In the summer of 2019, she had appointments booked every day, with some days even having multiple appointments a day. This was due to an increased interest in protective styles during the summer season. This year, she wonders whether her clientele has dropped because of the pandemic, or if they have actually gone up. 

“I’ve gotten many clients and I try to do as much as I can, but due to covid I choose to keep a limit to the number of people in my house during the day,” Kargbo explains. 

When the pandemic first hit, many businesses working from home were shut down, but with some modifications to safety and health practices, multiple businesses have reopened. 

Kargbo has been doing hair from her home for years, so when COVID hit, there were a lot of things that she had to change to stay safe from the virus. 

“I require my customers to wear masks, I make sure to clean the chairs used, and I wash my hands between each client,” Kargbo said. 

Lots of hair salons have been shut down due to COVID, while Fauzahstyles continues to run, causing more people to come because of their limited options. Having more customers could increase the amount of money she makes, which could also be very risky and dangerous, but Kargbo thinks otherwise. 

“I do not think it is dangerous. If I have my mask and they do as well we are not in contact” Kargbo says.

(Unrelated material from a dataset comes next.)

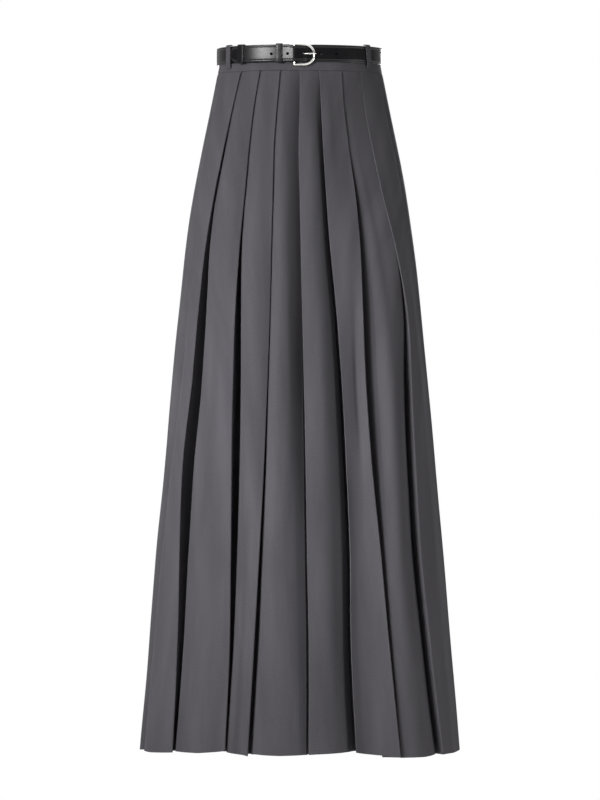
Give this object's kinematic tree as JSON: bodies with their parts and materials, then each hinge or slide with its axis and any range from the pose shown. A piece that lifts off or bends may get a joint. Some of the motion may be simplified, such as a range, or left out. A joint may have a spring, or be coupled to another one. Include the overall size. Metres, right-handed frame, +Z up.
{
  "type": "pleated maxi skirt with its own belt",
  "caption": "Floor-length pleated skirt in charcoal suiting, hollow and open at waist and hem, with waistband, belt loops and a narrow black leather belt with a horseshoe buckle.",
  "frame": {"origin": "middle of the waistband's upper edge, where the waist it is worn on holds it", "axes": "+Z up along the skirt's length, -Y towards the front with the buckle, +X towards a viewer's right"},
  "size_m": [0.4708, 0.2954, 1.0379],
  "materials": {
    "charcoal suiting": "matt, slightly soft suiting cloth",
    "black belt leather": "glossy smooth leather",
    "polished buckle steel": "polished",
    "zip tape": "matt woven tape"
  },
  "bodies": {
    "root": {"front": "charcoal suiting", "back": "charcoal suiting", "waistband_front": "charcoal suiting", "waistband_back": "charcoal suiting", "carrier_front_left": "charcoal suiting", "carrier_front_right": "charcoal suiting", "carrier_back_left": "charcoal suiting", "carrier_back_right": "charcoal suiting", "belt_strap": "black belt leather", "keeper_near": "black belt leather", "keeper_far": "black belt leather", "buckle_frame": "polished buckle steel", "buckle_prong": "polished buckle steel", "zip_tape": "zip tape", "zip_slider": "polished buckle steel"}
  },
  "joints": []
}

Despite this, she considers that “being closer than six feet to someone else that you don’t live with can put you at risk due to the fact that we are not aware of what others might have unconsciously been exposed to.” Kargbo says 

While Kargbo is perfectly fine with doing other’s hair and simply taking the right steps to stay safe, her mother is not.

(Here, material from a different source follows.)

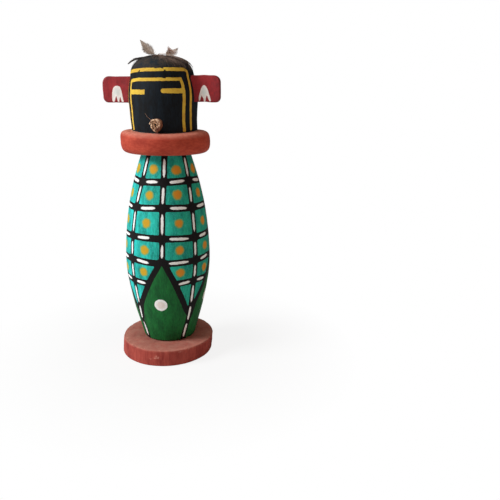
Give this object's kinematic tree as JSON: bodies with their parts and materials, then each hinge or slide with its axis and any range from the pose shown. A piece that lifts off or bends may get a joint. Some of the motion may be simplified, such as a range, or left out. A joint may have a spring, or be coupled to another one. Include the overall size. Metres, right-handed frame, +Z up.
{
  "type": "kachina doll",
  "caption": "Carved and painted wooden kachina doll with a black mask, tab ears, crown feathers and a turquoise body, standing on a red disc.",
  "frame": {"origin": "middle of the base's underside", "axes": "+Z up along the figure, the mask looks along -Y, +X is the viewer's right when facing the mask"},
  "size_m": [0.067, 0.0575, 0.183],
  "materials": {
    "painted_figure": "matt hand-brushed paint on carved root wood",
    "painted_base": "matt red paint on sawn wood, rubbed and dusty on top",
    "painted_ear": "matt red paint with white marks",
    "husk": "dry rolled husk",
    "feather": "soft natural feather"
  },
  "bodies": {
    "root": {"base": "painted_base", "figure": "painted_figure", "ear_left": "painted_ear", "ear_right": "painted_ear", "snout": "husk", "feather_upright": "feather", "feather_fan": "feather", "feather_dark_left": "feather", "feather_crown_left": "feather", "feather_crown_right": "feather", "feather_crown_front": "feather"}
  },
  "joints": []
}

“I feel like anyone could have it and not know and by allowing just anyone into at home, we are putting ourselves at risk,” Kargbo’s mom, Mariatu Bangura said. 

Many people can also be asymptomatic, so they have no idea whether they are spreading the virus or not.

“People can come over to get their hair done and we won’t even know they have it because they don’t show any signs. It is just dangerous,” Bangura said.

While it is risky, her mother acknowledges the efforts she is making to save up. 

“Although I don’t like it, I’m glad that Kargbo is using her time wisely to make money instead of staying in the house all day,” Bangura explained. 

On the other hand, her sister is completely comfortable with it.

“Honestly I have no problem with it as long as they’re wearing a mask. I don’t think anything could happen if we are doing what we need to do,” Mariam Kargbo states. 

Kargbo plans on continuing to run Fauzahstyles during the pandemic, making sure to limit the number of people allowed into her home, and taking many precautions to stay safe.